Output the material beneath exactly, leaving nothing out.

[START DATA SHOWN]

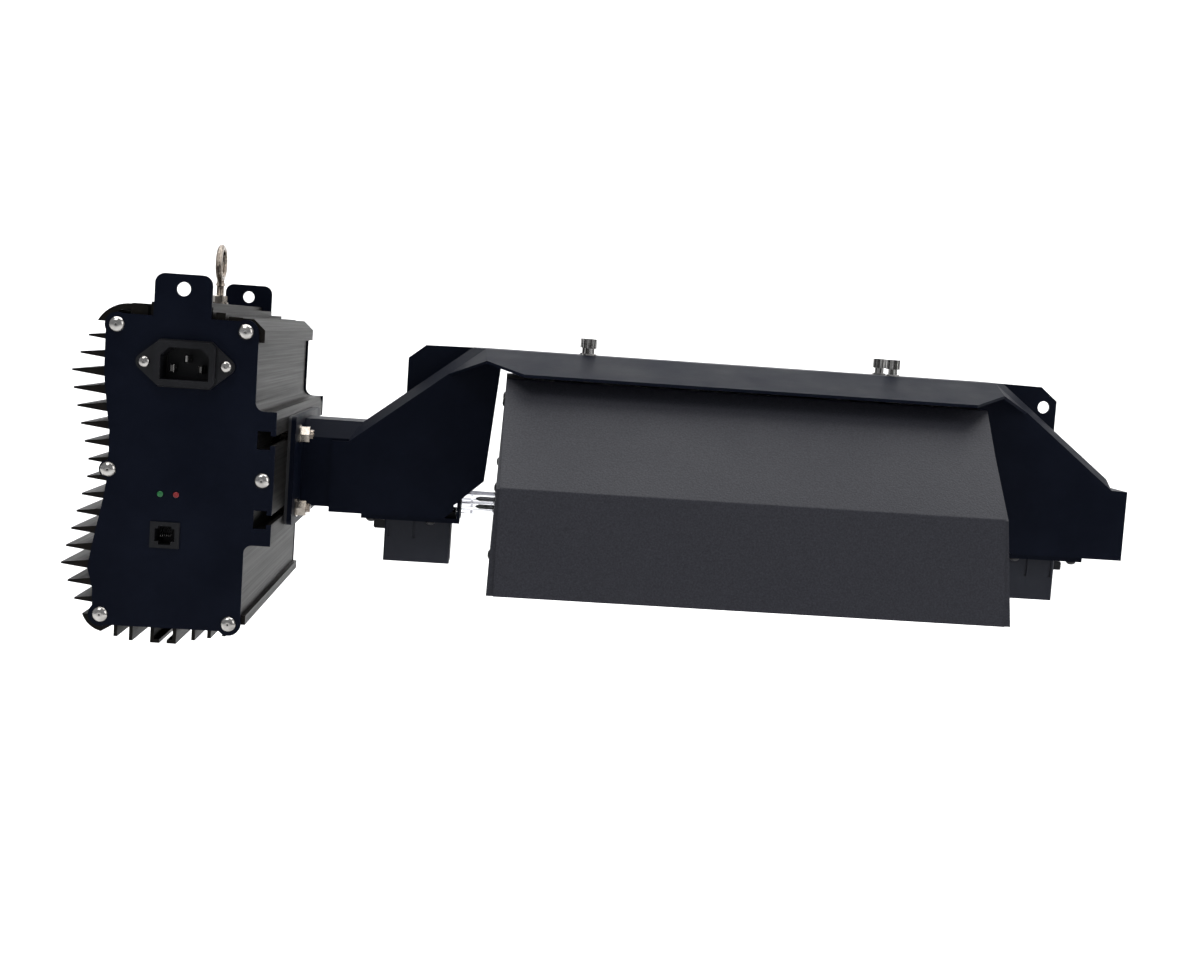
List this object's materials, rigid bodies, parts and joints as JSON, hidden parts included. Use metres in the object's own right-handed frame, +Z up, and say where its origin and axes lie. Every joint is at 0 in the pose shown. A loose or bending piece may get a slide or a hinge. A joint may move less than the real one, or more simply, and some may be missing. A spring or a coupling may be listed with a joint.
{
  "type": "double-ended grow lamp",
  "caption": "Hanging grow lamp: finned electronic ballast on a bracket arm, folded frame with end sockets, faceted hood with reflector, and a double-ended discharge lamp.",
  "frame": {"origin": "centre of the ring of the eye bolt on the ballast", "axes": "+X from the ballast towards the hood, +Z up, +Y away from the panel that carries the mains inlet"},
  "size_m": [0.565, 0.233, 0.2035],
  "materials": {
    "anodised": "black anodised extrusion, fine die lines",
    "frame_powder": "blue-black satin powder coat",
    "hood_powder": "charcoal fine-texture powder coat",
    "stainless": "bright stainless steel",
    "black_steel": "blackened steel",
    "reflector": "bright hammered reflector sheet",
    "black_plastic": "moulded black nylon",
    "pin_metal": "nickel-plated contact metal",
    "green_lens": "green diffused lens",
    "red_lens": "red diffused lens",
    "pcb": "green solder mask",
    "ferrite": "sintered ferrite with enamelled winding",
    "capacitor": "sleeved aluminium can",
    "film_block": "moulded film capacitor",
    "epoxy": "black epoxy package",
    "lead_sleeve": "silicone-sleeved lead",
    "pad_black": "black insulating sheet",
    "socket_plastic": "heat-resistant dark moulding",
    "quartz": "clear fused quartz",
    "alumina": "translucent alumina"
  },
  "bodies": {
    "frame": {"ballast_housing": "anodised", "front_plate": "frame_powder", "rear_plate": "frame_powder", "plate_screws": "stainless", "eye_bolt": "stainless", "eye_nut": "stainless", "inlet_body": "black_plastic", "inlet_pins": "pin_metal", "inlet_screws": "stainless", "data_jack": "black_plastic", "led_green": "green_lens", "led_red": "red_lens", "circuit_board": "pcb", "board_standoffs": "stainless", "emi_choke": "ferrite", "pfc_choke": "ferrite", "output_inductor": "ferrite", "bulk_capacitors": "capacitor", "film_capacitors": "film_block", "power_transistors": "epoxy", "transistor_clamp": "stainless", "lead_grommet": "lead_sleeve", "ballast_leads": "lead_sleeve", "arm_pad": "pad_black", "arm_flange": "frame_powder", "flange_bolts": "stainless", "flange_washers": "stainless", "flange_nuts": "stainless", "arm_channel": "frame_powder", "end_box_left": "frame_powder", "end_box_right": "frame_powder", "spine_cover": "frame_powder", "ear_left": "frame_powder", "ear_right": "frame_powder", "socket_bracket_left": "frame_powder", "socket_bracket_right": "frame_powder", "socket_body_left": "socket_plastic", "socket_body_right": "socket_plastic", "socket_contacts": "pin_metal", "bracket_screws": "black_steel", "lamp_leads": "lead_sleeve"},
    "hood": {"hood_shell": "hood_powder", "hood_end_left": "hood_powder", "hood_end_right": "hood_powder", "reflector_liner": "reflector", "hood_posts": "stainless", "hood_rivets": "stainless"},
    "lamp": {"lamp_envelope": "quartz", "arc_tube": "alumina", "lamp_pins": "pin_metal"},
    "button_left": {"socket_button_left": "black_plastic"},
    "button_right": {"socket_button_right": "black_plastic"},
    "lift_1": {"thumb_washer_1": "stainless"},
    "screw_1": {"thumb_screw_1": "stainless"},
    "lift_2": {"thumb_washer_2": "stainless"},
    "screw_2": {"thumb_screw_2": "stainless"},
    "lift_3": {"thumb_washer_3": "stainless"},
    "screw_3": {"thumb_screw_3": "stainless"},
    "lift_4": {"thumb_washer_4": "stainless"},
    "screw_4": {"thumb_screw_4": "stainless"}
  },
  "joints": [
    {"name": "hood_drop", "type": "slide", "parent": "frame", "child": "hood", "axis": [0, 0, -1], "range_m": [0, 0.1]},
    {"name": "lamp_pull", "type": "slide", "parent": "hood", "child": "lamp", "axis": [0, 0, -1], "range_m": [0, 0.1]},
    {"name": "button_left_press", "type": "slide", "parent": "frame", "child": "button_left", "axis": [1, 0, 0], "range_m": [0, 0.002]},
    {"name": "button_right_press", "type": "slide", "parent": "frame", "child": "button_right", "axis": [-1, 0, 0], "range_m": [0, 0.002]},
    {"name": "screw_1_lift", "type": "slide", "parent": "frame", "child": "lift_1", "axis": [0, 0, 1], "range_m": [0, 0.007]},
    {"name": "screw_1_turn", "type": "hinge", "parent": "lift_1", "child": "screw_1", "pos_m": [0.2049, -0.017, -0.03], "axis": [0, 0, 1], "range_deg": [0, 3600]},
    {"name": "screw_2_lift", "type": "slide", "parent": "frame", "child": "lift_2", "axis": [0, 0, 1], "range_m": [0, 0.007]},
    {"name": "screw_2_turn", "type": "hinge", "parent": "lift_2", "child": "screw_2", "pos_m": [0.3739, -0.017, -0.03], "axis": [0, 0, 1], "range_deg": [0, 3600]},
    {"name": "screw_3_lift", "type": "slide", "parent": "frame", "child": "lift_3", "axis": [0, 0, 1], "range_m": [0, 0.007]},
    {"name": "screw_3_turn", "type": "hinge", "parent": "lift_3", "child": "screw_3", "pos_m": [0.2049, 0.017, -0.03], "axis": [0, 0, 1], "range_deg": [0, 3600]},
    {"name": "screw_4_lift", "type": "slide", "parent": "frame", "child": "lift_4", "axis": [0, 0, 1], "range_m": [0, 0.007]},
    {"name": "screw_4_turn", "type": "hinge", "parent": "lift_4", "child": "screw_4", "pos_m": [0.3739, 0.017, -0.03], "axis": [0, 0, 1], "range_deg": [0, 3600]}
  ]
}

[END DATA SHOWN]

EXERCISE RESULT
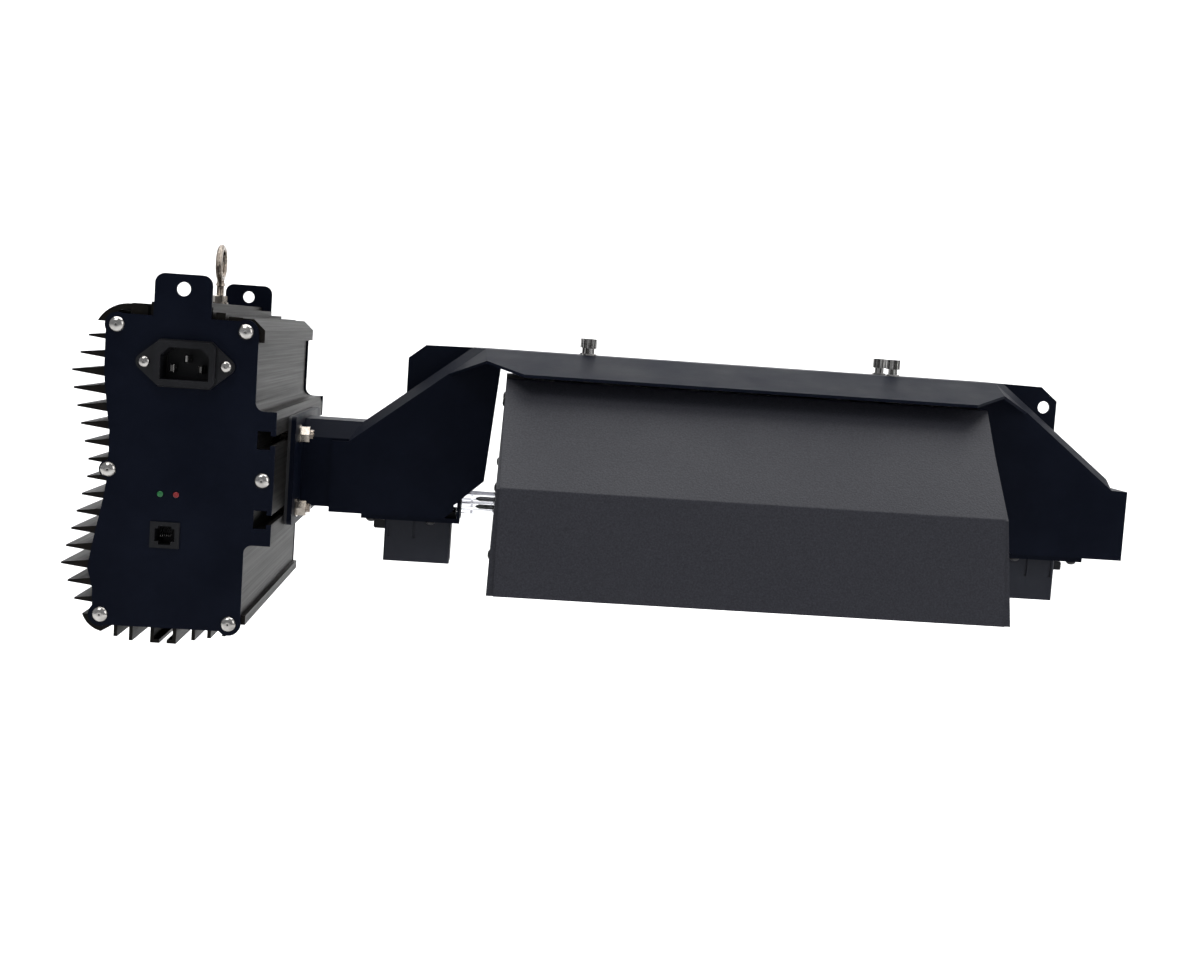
List this object's materials, rigid bodies, parts and joints as JSON, hidden parts included. Use metres in the object's own right-handed frame, +Z up, and say where its origin and axes lie. Every joint is at 0 in the pose shown. A loose or bending piece may get a slide or a hinge. A joint may move less than the real one, or more simply, and some may be missing. A spring or a coupling may be listed with a joint.
{
  "type": "double-ended grow lamp",
  "caption": "Hanging grow lamp: finned electronic ballast on a bracket arm, folded frame with end sockets, faceted hood with reflector, and a double-ended discharge lamp.",
  "frame": {"origin": "centre of the ring of the eye bolt on the ballast", "axes": "+X from the ballast towards the hood, +Z up, +Y away from the panel that carries the mains inlet"},
  "size_m": [0.565, 0.233, 0.2035],
  "materials": {
    "anodised": "black anodised extrusion, fine die lines",
    "frame_powder": "blue-black satin powder coat",
    "hood_powder": "charcoal fine-texture powder coat",
    "stainless": "bright stainless steel",
    "black_steel": "blackened steel",
    "reflector": "bright hammered reflector sheet",
    "black_plastic": "moulded black nylon",
    "pin_metal": "nickel-plated contact metal",
    "green_lens": "green diffused lens",
    "red_lens": "red diffused lens",
    "pcb": "green solder mask",
    "ferrite": "sintered ferrite with enamelled winding",
    "capacitor": "sleeved aluminium can",
    "film_block": "moulded film capacitor",
    "epoxy": "black epoxy package",
    "lead_sleeve": "silicone-sleeved lead",
    "pad_black": "black insulating sheet",
    "socket_plastic": "heat-resistant dark moulding",
    "quartz": "clear fused quartz",
    "alumina": "translucent alumina"
  },
  "bodies": {
    "frame": {"ballast_housing": "anodised", "front_plate": "frame_powder", "rear_plate": "frame_powder", "plate_screws": "stainless", "eye_bolt": "stainless", "eye_nut": "stainless", "inlet_body": "black_plastic", "inlet_pins": "pin_metal", "inlet_screws": "stainless", "data_jack": "black_plastic", "led_green": "green_lens", "led_red": "red_lens", "circuit_board": "pcb", "board_standoffs": "stainless", "emi_choke": "ferrite", "pfc_choke": "ferrite", "output_inductor": "ferrite", "bulk_capacitors": "capacitor", "film_capacitors": "film_block", "power_transistors": "epoxy", "transistor_clamp": "stainless", "lead_grommet": "lead_sleeve", "ballast_leads": "lead_sleeve", "arm_pad": "pad_black", "arm_flange": "frame_powder", "flange_bolts": "stainless", "flange_washers": "stainless", "flange_nuts": "stainless", "arm_channel": "frame_powder", "end_box_left": "frame_powder", "end_box_right": "frame_powder", "spine_cover": "frame_powder", "ear_left": "frame_powder", "ear_right": "frame_powder", "socket_bracket_left": "frame_powder", "socket_bracket_right": "frame_powder", "socket_body_left": "socket_plastic", "socket_body_right": "socket_plastic", "socket_contacts": "pin_metal", "bracket_screws": "black_steel", "lamp_leads": "lead_sleeve"},
    "hood": {"hood_shell": "hood_powder", "hood_end_left": "hood_powder", "hood_end_right": "hood_powder", "reflector_liner": "reflector", "hood_posts": "stainless", "hood_rivets": "stainless"},
    "lamp": {"lamp_envelope": "quartz", "arc_tube": "alumina", "lamp_pins": "pin_metal"},
    "button_left": {"socket_button_left": "black_plastic"},
    "button_right": {"socket_button_right": "black_plastic"},
    "lift_1": {"thumb_washer_1": "stainless"},
    "screw_1": {"thumb_screw_1": "stainless"},
    "lift_2": {"thumb_washer_2": "stainless"},
    "screw_2": {"thumb_screw_2": "stainless"},
    "lift_3": {"thumb_washer_3": "stainless"},
    "screw_3": {"thumb_screw_3": "stainless"},
    "lift_4": {"thumb_washer_4": "stainless"},
    "screw_4": {"thumb_screw_4": "stainless"}
  },
  "joints": [
    {"name": "hood_drop", "type": "slide", "parent": "frame", "child": "hood", "axis": [0, 0, -1], "range_m": [0, 0.1]},
    {"name": "lamp_pull", "type": "slide", "parent": "hood", "child": "lamp", "axis": [0, 0, -1], "range_m": [0, 0.1]},
    {"name": "button_left_press", "type": "slide", "parent": "frame", "child": "button_left", "axis": [1, 0, 0], "range_m": [0, 0.002]},
    {"name": "button_right_press", "type": "slide", "parent": "frame", "child": "button_right", "axis": [-1, 0, 0], "range_m": [0, 0.002]},
    {"name": "screw_1_lift", "type": "slide", "parent": "frame", "child": "lift_1", "axis": [0, 0, 1], "range_m": [0, 0.007]},
    {"name": "screw_1_turn", "type": "hinge", "parent": "lift_1", "child": "screw_1", "pos_m": [0.2049, -0.017, -0.03], "axis": [0, 0, 1], "range_deg": [0, 3600]},
    {"name": "screw_2_lift", "type": "slide", "parent": "frame", "child": "lift_2", "axis": [0, 0, 1], "range_m": [0, 0.007]},
    {"name": "screw_2_turn", "type": "hinge", "parent": "lift_2", "child": "screw_2", "pos_m": [0.3739, -0.017, -0.03], "axis": [0, 0, 1], "range_deg": [0, 3600]},
    {"name": "screw_3_lift", "type": "slide", "parent": "frame", "child": "lift_3", "axis": [0, 0, 1], "range_m": [0, 0.007]},
    {"name": "screw_3_turn", "type": "hinge", "parent": "lift_3", "child": "screw_3", "pos_m": [0.2049, 0.017, -0.03], "axis": [0, 0, 1], "range_deg": [0, 3600]},
    {"name": "screw_4_lift", "type": "slide", "parent": "frame", "child": "lift_4", "axis": [0, 0, 1], "range_m": [0, 0.007]},
    {"name": "screw_4_turn", "type": "hinge", "parent": "lift_4", "child": "screw_4", "pos_m": [0.3739, 0.017, -0.03], "axis": [0, 0, 1], "range_deg": [0, 3600]}
  ]
}